Around this time last year, I was in the throes of navigating a conflict of moral values with a dear friend. The process was one of painful reflection and growth and I thought that perhaps some of my discoveries along the way might prove useful to others who find themselves in similar rocky situations. 

Insight #1: “Live and let live” only works to a point.
In my recent experience, the point of no return was when my friend started actively living in spiritual disorder. It was one thing to know she believed in and supported this disorder. After all, this errant belief wasn’t her entire identity, and we had lots in common outside this realm of friction. That’s why the friendship worked as long as it did. But when she embraced this disorder and it became an active part of her daily life, then I knew something had to change. 

Insight #2: Healthy boundaries begin and end with safety.
I had to reflect long and hard on the extent to which I could express my abiding care and respect for this friend while not condoning lifestyle choices that I believe are in spiritual disorder. Similarly, she had to express her own boundaries, given my opposing beliefs.

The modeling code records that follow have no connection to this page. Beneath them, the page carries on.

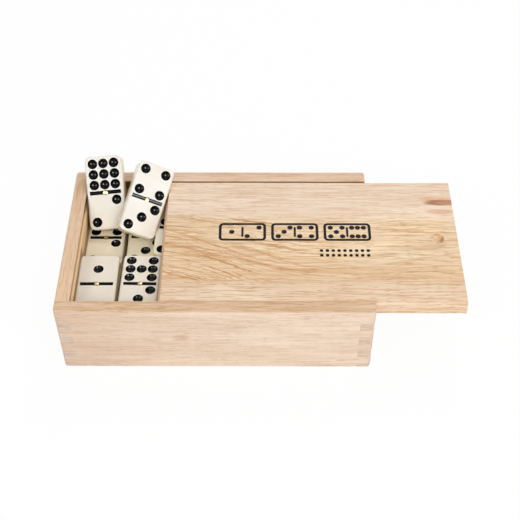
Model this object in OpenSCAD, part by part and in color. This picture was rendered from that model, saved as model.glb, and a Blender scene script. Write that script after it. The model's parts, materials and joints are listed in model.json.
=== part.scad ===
// Domino storage box: finger-jointed wooden case with a sliding dovetail lid, a double-nine
// set packed in two rows of four layers, and two tiles leaning out over the back wall.
// Millimetres. +X is the way the lid slides out, +Y the back, +Z up.
// The origin is the centre of the case's underside.

/* [Case] */
// Outside length along the lid's travel
case_l = 190; // [170:1:230]
// Outside depth from front to back
case_d = 120; // [116:1:130]
// Outside height, flush with the closed lid
case_h = 53; // [53:0.5:60]
// Thickness of the four walls
wall_t = 8.8; // [8:0.1:9]
// Thickness of the bottom panel
base_t = 4; // [3:0.5:5]
// How far the bottom panel is let into each wall
rabbet = 4.3; // [3:0.1:5]
// Radius of the upright outside corners
corner_r = 2.8; // [1:0.1:4]
// Chamfer along the top and bottom outside arrises
arris = 0.5; // [0.2:0.1:1]
// Height of one finger of the corner joints
finger_h = 6.6; // [5:0.1:8]
// Height of the lowest finger, which is cut short
foot_finger_h = 3.4; // [2:0.1:6]

/* [Lid] */
// Length of the lid's top face
lid_l = 182.2; // [160:0.1:182.2]
// Width of the lid's top face
lid_w = 100.5; // [99:0.1:101.6]
// Thickness of the lid
lid_t = 8.5; // [7:0.1:9]
// Height of the upright band at the foot of the bevelled edges
lid_edge_h = 2.4; // [1.5:0.1:4]
// How far the bevelled edges reach out under the walls' lips
bevel_run = 2.2; // [1.5:0.1:2.4]
// How far the lid stands open
lid_open = 53.1; // [53.1:0.1:60]
// Gap between the lid's near edge and the lip it is pushed against
lid_gap = 0.4; // [0.2:0.1:0.6]
// Width of the thumb notch
notch_d = 8.2; // [6:0.1:20]
// Depth of the thumb notch at its steep side
notch_depth = 4.2; // [2:0.1:5]
// Distance from the lid's open end to the middle of the thumb notch
notch_inset = 12.7; // [10:0.1:30]

/* [Tiles] */
// Width of a tile
tile_w = 24.1; // [22:0.1:24.1]
// Length of a tile
tile_l = 47.6; // [44:0.1:47.6]
// Thickness of a tile
tile_t = 8.9; // [8:0.1:8.9]
// Corner radius of a tile
tile_r = 4; // [1:0.5:5]
// Chamfer round a tile's two faces
tile_edge = 0.8; // [0.4:0.1:1.2]
// Diameter of a pip at the tile's face
pip_d = 6.3; // [4:0.1:6.4]
// Depth of a pip
pip_depth = 2; // [0.4:0.1:2.4]
// Distance between neighbouring rows and columns of pips
pip_pitch = 6.9; // [6.6:0.1:7]
// Length of the dividing bar
bar_l = 20.4; // [14:0.1:21]
// Width of the dividing bar
bar_w = 2.5; // [1.5:0.1:3]
// Depth of the dividing bar
bar_depth = 0.7; // [0.4:0.1:1]

/* [Pins] */
// Diameter of the brass pin in the middle of each tile
pin_d = 3.2; // [2.4:0.1:4]
// How deep the pin goes into the tile
pin_depth = 2.6; // [2:0.1:5]
// How far the pin's domed head stands above the tile's face
pin_proud = 0.4; // [0.2:0.1:0.4]

/* [Hidden] */
$fn = 32;
eps = 1;
pin_fit = 0.03;

// heights
ledge_z = case_h - lid_t;
lid_lift = 0.05;
layer_h = tile_t + pin_proud;

// places of the walls' inner faces, measured from the middle
inner_x = case_l / 2 - wall_t;
inner_y = case_d / 2 - wall_t;

// the channel that the lid runs in
channel_depth = bevel_run + 0.2;
lip_z = ledge_z + lid_edge_h;
lid_left = -inner_x + lid_gap + lid_open;
lid_right = lid_left + lid_l;
lid_near = -inner_y + lid_gap;
lid_far = lid_near + lid_w;

// radii of the balls and the bar that cut the pips and the divider
pip_ball = (pow(pip_d / 2, 2) + pow(pip_depth, 2)) / (2 * pip_depth);
bar_ball = (pow(bar_w / 2, 2) + pow(bar_depth, 2)) / (2 * bar_depth);
half_y = 12;
pin_r = pin_d / 2 - pin_fit;
dome_h = 0.3;
dome_ball = (pow(pin_r, 2) + pow(dome_h, 2)) / (2 * dome_h);

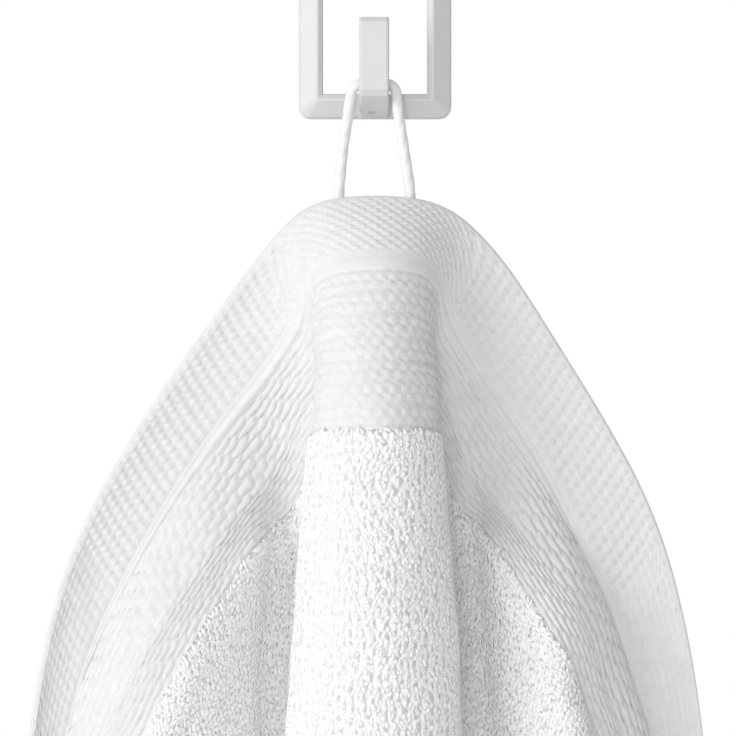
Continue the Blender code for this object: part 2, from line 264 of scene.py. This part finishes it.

In other words, we both needed to feel safe in our relationship. In order to do that, we had to accept each other’s boundaries. We ultimately realized that this wasn’t possible and that the friendship had run its course. Wishing this friend farewell was the right thing to do given the circumstances, and it was also one of the hardest things I have ever willingly chosen to do.

Insight #3: I can only control my choices and reactions.
I had to let go of this person’s reactions to my stating my boundaries. I had no control over her feelings or her choices. I only had control over mine. Letting go of her responses to my boundaries was a really arduous process. After all, I like being liked. It tore me up thinking that someone I held dear might hold my values in contempt. In this process, I developed a nasty tendency to fabricate imaginary “what if” conversations and scenarios in which I spoke for both myself and my friend. Doing that is just a tangled up terrible idea. I can’t predict the reactions of others. I can’t control their reactions either. I have to let the “what ifs” go and hold firm to my truth, as lovingly as I can.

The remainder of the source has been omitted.